Prediction of BoLA-DRB3-presented epitopes

A BoLA-DRB- peptide binding affinity prediction method, NetBoLAIIpan—1.0 was used to predict the Gag protein peptides presented by the BoLA-DRB3 molecule. The consensus Gag protein sequence calculated for the 125 sequences alignment was submitted to the server in FASTA format. For this analysis, a comprehensive list of BoLA molecules available in the server for prediction was updated with new additional sequences deposited in the IPD-MHC database. The prediction values represented by likelihood for BoLA antigen presentation and %Rank score were calculated. In detail, the percentile rank for each Gag peptide was generated by comparing its score against the scores of 100,000 random natural peptides74. For example, if a peptide was assigned a rank of 1%, it meant that its predicted affinity was among the top 1% scores for the specified molecule. The %Rank score of < 1.0, ≥ 1 to < 5.0 and ≥ 5.0 were interpreted as strong binders, weak binders, and non-binders, respectively. All %Rank score predictions ≤ 5.0 were considered as epitope peptides.

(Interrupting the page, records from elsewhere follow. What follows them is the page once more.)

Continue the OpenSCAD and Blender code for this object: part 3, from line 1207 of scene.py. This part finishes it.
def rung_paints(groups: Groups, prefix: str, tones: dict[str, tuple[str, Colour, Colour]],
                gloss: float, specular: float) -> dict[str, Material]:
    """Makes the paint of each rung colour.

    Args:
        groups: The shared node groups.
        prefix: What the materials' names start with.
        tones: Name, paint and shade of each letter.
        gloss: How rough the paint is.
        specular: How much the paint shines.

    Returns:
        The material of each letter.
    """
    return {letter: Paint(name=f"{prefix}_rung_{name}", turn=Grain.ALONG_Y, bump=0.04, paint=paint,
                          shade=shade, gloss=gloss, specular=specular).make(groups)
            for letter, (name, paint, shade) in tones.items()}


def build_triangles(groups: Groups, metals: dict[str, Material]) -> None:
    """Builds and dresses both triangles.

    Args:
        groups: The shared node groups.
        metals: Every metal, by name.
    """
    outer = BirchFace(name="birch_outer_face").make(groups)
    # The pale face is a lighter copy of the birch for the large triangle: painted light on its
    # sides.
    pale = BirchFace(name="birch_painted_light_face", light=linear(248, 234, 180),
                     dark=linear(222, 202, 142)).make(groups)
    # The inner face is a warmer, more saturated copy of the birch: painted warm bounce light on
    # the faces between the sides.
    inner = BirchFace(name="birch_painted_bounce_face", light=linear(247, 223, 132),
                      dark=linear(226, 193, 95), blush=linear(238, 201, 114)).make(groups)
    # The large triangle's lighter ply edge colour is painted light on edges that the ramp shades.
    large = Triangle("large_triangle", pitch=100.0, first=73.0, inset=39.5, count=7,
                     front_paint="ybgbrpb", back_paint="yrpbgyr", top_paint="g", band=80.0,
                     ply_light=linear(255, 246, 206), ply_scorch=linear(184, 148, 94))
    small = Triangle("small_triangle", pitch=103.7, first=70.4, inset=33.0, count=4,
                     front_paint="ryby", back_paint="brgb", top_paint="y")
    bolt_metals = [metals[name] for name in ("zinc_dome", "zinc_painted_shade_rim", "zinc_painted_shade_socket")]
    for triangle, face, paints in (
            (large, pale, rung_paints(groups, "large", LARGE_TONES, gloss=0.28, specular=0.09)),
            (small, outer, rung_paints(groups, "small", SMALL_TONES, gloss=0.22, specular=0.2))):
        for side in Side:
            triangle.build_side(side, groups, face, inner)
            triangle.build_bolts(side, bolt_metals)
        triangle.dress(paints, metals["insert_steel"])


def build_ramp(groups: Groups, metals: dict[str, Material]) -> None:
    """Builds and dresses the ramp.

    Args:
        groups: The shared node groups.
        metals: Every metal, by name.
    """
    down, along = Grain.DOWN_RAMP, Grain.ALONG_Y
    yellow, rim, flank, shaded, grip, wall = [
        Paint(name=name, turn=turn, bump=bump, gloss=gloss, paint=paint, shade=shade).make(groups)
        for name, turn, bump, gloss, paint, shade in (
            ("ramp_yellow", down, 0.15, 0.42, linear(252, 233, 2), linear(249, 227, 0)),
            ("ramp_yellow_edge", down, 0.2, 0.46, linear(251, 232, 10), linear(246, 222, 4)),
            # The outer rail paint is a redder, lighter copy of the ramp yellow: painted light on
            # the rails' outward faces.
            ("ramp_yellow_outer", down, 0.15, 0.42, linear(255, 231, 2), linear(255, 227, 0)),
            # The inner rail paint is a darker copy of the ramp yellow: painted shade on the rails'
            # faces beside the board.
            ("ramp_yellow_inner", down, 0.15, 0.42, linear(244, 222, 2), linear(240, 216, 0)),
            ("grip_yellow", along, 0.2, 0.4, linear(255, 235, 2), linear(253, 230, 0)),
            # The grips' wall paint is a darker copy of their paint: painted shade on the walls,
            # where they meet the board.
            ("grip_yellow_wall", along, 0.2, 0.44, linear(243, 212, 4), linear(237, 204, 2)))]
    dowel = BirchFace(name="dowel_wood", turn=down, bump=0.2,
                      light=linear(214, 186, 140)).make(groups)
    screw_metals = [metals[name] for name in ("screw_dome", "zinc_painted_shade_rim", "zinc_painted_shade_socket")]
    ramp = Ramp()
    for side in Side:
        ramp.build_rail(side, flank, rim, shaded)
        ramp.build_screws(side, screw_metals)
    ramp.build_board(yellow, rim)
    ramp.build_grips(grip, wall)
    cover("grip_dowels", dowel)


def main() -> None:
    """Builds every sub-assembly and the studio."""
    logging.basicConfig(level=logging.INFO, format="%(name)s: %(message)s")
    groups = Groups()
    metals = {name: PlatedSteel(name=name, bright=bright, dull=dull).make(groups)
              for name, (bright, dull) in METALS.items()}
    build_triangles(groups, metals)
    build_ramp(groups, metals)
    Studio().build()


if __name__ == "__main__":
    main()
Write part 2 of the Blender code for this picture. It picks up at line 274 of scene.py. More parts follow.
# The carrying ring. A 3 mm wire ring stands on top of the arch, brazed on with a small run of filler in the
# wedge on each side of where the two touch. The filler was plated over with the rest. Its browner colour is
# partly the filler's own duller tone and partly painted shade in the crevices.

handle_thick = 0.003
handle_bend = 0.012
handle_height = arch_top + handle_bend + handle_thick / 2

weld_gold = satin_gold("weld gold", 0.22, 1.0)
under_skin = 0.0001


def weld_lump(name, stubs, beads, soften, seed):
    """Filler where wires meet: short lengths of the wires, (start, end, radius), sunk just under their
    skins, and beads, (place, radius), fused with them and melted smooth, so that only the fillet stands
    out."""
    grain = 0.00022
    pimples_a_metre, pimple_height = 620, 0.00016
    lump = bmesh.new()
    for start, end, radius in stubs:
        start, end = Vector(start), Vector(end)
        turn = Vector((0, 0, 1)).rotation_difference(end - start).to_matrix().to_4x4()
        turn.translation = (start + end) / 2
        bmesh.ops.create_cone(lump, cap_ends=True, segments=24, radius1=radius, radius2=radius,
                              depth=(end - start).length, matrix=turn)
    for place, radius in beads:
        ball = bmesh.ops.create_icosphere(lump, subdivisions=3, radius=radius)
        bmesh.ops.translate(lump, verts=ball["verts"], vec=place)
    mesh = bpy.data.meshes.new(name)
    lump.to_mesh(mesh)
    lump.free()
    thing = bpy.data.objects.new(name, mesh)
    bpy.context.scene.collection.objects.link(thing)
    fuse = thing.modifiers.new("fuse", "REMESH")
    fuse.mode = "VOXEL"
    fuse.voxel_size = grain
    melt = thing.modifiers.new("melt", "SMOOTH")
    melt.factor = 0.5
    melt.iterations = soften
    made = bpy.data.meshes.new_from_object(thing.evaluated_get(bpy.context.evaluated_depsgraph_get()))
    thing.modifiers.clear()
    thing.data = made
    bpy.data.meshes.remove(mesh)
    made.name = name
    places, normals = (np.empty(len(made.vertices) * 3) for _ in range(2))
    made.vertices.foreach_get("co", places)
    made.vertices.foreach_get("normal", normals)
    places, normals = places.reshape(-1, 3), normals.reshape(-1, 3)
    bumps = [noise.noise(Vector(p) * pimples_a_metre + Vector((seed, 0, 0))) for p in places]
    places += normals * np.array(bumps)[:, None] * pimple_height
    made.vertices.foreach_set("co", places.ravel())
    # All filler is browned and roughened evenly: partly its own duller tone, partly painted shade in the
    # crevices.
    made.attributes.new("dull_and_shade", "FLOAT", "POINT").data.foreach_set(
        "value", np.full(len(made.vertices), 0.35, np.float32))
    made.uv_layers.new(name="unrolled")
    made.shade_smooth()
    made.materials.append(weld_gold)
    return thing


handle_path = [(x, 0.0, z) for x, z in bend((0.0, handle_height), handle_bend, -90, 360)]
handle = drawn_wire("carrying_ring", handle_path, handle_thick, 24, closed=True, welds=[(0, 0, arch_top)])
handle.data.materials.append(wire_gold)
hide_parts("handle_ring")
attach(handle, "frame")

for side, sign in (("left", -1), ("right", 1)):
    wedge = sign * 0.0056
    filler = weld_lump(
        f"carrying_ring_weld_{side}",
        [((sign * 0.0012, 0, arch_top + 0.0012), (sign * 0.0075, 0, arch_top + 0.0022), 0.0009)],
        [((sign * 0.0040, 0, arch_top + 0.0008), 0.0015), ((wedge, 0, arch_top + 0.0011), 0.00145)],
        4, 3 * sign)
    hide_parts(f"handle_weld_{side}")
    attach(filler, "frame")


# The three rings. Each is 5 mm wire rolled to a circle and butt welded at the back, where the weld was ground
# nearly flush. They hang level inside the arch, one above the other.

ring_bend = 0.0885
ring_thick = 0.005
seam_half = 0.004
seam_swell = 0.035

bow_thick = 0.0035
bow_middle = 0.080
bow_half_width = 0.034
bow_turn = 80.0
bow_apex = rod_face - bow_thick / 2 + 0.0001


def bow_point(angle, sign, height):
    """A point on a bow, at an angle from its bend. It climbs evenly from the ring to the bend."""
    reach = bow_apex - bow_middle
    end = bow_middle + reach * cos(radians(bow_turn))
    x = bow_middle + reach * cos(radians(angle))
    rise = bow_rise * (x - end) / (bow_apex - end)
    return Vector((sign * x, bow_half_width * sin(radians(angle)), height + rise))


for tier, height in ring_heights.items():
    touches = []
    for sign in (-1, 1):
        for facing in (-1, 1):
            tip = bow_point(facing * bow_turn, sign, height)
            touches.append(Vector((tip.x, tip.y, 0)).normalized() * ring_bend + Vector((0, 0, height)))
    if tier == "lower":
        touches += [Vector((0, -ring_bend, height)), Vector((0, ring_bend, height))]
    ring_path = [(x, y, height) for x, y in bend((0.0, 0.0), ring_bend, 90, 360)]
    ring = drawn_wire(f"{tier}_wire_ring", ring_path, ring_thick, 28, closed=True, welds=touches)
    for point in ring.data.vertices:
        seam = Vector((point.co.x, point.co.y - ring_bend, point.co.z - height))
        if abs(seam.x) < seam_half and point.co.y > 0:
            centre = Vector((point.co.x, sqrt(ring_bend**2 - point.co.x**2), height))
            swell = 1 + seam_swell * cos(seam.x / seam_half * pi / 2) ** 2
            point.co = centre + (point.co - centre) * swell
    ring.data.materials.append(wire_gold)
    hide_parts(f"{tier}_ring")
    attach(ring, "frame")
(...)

Proviral load quantification

The qPCR assays for the BLV pol gene and H3F3A gene were performed according to previously published methods75,76. Briefly, genomic DNA was amplified using primers and probes for pol gene and H3F3A gene, and QuantiTect Multiplex PCR NoROX master mix (Qiagen AG GmbH) according to the protocol: 95 °C for 15 min, followed by 45 cycles each of 94 °C for 60 s and 60 °C for 60 s. Ten-fold dilutions of the pBLV1 and pH3F3A plasmids from 1 × 106 copies/μl to 100 copies/μl were used as the standard to estimate BLV copy numbers. The BLV proviral load (copies/1000 cells) was calculated as [copies of BLV pol gene/(copies of H3F3A gene/2)] × 1000 cells75.

Statistical analysis

The correlation between number of CD4 + T-cell epitopes and proviral load in BLV-infected cattle was calculated using the Spearman non-parametric test (with P value < 0.05). The difference in proviral DNA copy number between two groups of samples with different BoLA-DRB3 genotypes was calculated using the Student’s t-test, where a P value of < 0.05 was considered to be significant. The statistical analysis was performed using STATISTICA ver. 10 (StatSoft).

Modeling of peptides

A PDB file of a putative BLV Gag structure77 was used to identify the location of the epitopes. The structure was opened in UCSF Chimera78 and the surface representation was used to display epitopes by color.